** start Stored data **
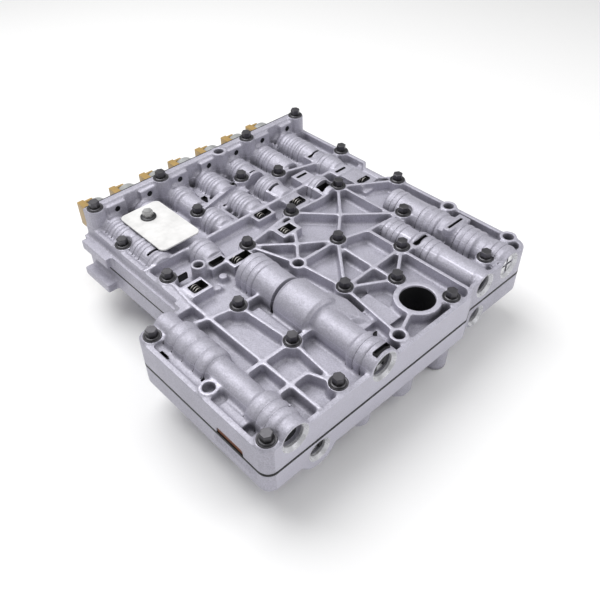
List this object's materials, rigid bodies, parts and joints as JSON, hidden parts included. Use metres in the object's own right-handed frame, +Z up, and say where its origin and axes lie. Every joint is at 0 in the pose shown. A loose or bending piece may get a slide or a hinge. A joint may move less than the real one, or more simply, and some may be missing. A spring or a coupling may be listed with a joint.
{
  "type": "transmission valve body",
  "caption": "Automatic transmission valve body: ribbed upper casting bolted to a lower casting over a separator plate, with spool valves and a row of solenoids.",
  "frame": {"origin": "axis of the large supply port, on the plane of the main bolt seats", "axes": "+X to the right along the machined front, +Y back along the valve bores to the solenoids, +Z up out of the ribbed upper casting"},
  "size_m": [0.2988, 0.329, 0.101],
  "materials": {
    "casting": "die-cast, matt, fine grain",
    "plate_steel": "dark coated sheet",
    "amber": "amber moulded plastic",
    "black_bolt": "black phosphated steel, glossy edges",
    "white_label": "matt white",
    "bright_steel": "bright zinc",
    "plug_alloy": "turned",
    "spring_steel": "spring wire",
    "valve_alloy": "ground and anodised"
  },
  "bodies": {
    "valve_housing": {"upper_casting": "casting", "lower_casting": "casting", "separator_plate": "plate_steel", "side_screen": "amber", "body_bolts": "black_bolt", "wall_bolts": "black_bolt", "tag": "white_label", "tag_bolt": "bright_steel", "solenoid_retainer": "plate_steel", "retainer_screws": "black_bolt", "solenoids": "bright_steel", "solenoid_connectors": "amber", "bore_plugs": "plug_alloy", "plug_clips": "plate_steel", "valve_springs": "spring_steel"},
    "valve_left_body": {"valve_left": "valve_alloy"},
    "valve_main_body": {"valve_main": "valve_alloy"},
    "valve_middle_body": {"valve_middle": "valve_alloy"},
    "valve_right_body": {"valve_right": "valve_alloy"},
    "valve_low_left_body": {"valve_low_left": "valve_alloy"},
    "valve_low_right_body": {"valve_low_right": "valve_alloy"}
  },
  "joints": [
    {"name": "valve_left_slide", "type": "slide", "parent": "valve_housing", "child": "valve_left_body", "axis": [0, 1, 0], "range_m": [0, 0.008], "stiffness_N_per_m": 300, "springref_m": -0.004, "deforming": ["valve_springs"]},
    {"name": "valve_main_slide", "type": "slide", "parent": "valve_housing", "child": "valve_main_body", "axis": [0, 1, 0], "range_m": [0, 0.008], "stiffness_N_per_m": 300, "springref_m": -0.004, "deforming": ["valve_springs"]},
    {"name": "valve_middle_slide", "type": "slide", "parent": "valve_housing", "child": "valve_middle_body", "axis": [0, 1, 0], "range_m": [0, 0.008], "stiffness_N_per_m": 300, "springref_m": -0.004, "deforming": ["valve_springs"]},
    {"name": "valve_right_slide", "type": "slide", "parent": "valve_housing", "child": "valve_right_body", "axis": [0, 1, 0], "range_m": [0, 0.008], "stiffness_N_per_m": 300, "springref_m": -0.004, "deforming": ["valve_springs"]},
    {"name": "valve_low_left_slide", "type": "slide", "parent": "valve_housing", "child": "valve_low_left_body", "axis": [0, 1, 0], "range_m": [0, 0.008], "stiffness_N_per_m": 300, "springref_m": -0.004, "deforming": ["valve_springs"]},
    {"name": "valve_low_right_slide", "type": "slide", "parent": "valve_housing", "child": "valve_low_right_body", "axis": [0, 1, 0], "range_m": [0, 0.008], "stiffness_N_per_m": 300, "springref_m": -0.004, "deforming": ["valve_springs"]}
  ]
}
** end Stored data **
_Task goal_
Each line holding the word "frame" counts once; report the total and nothing else.

_Exercise output_
2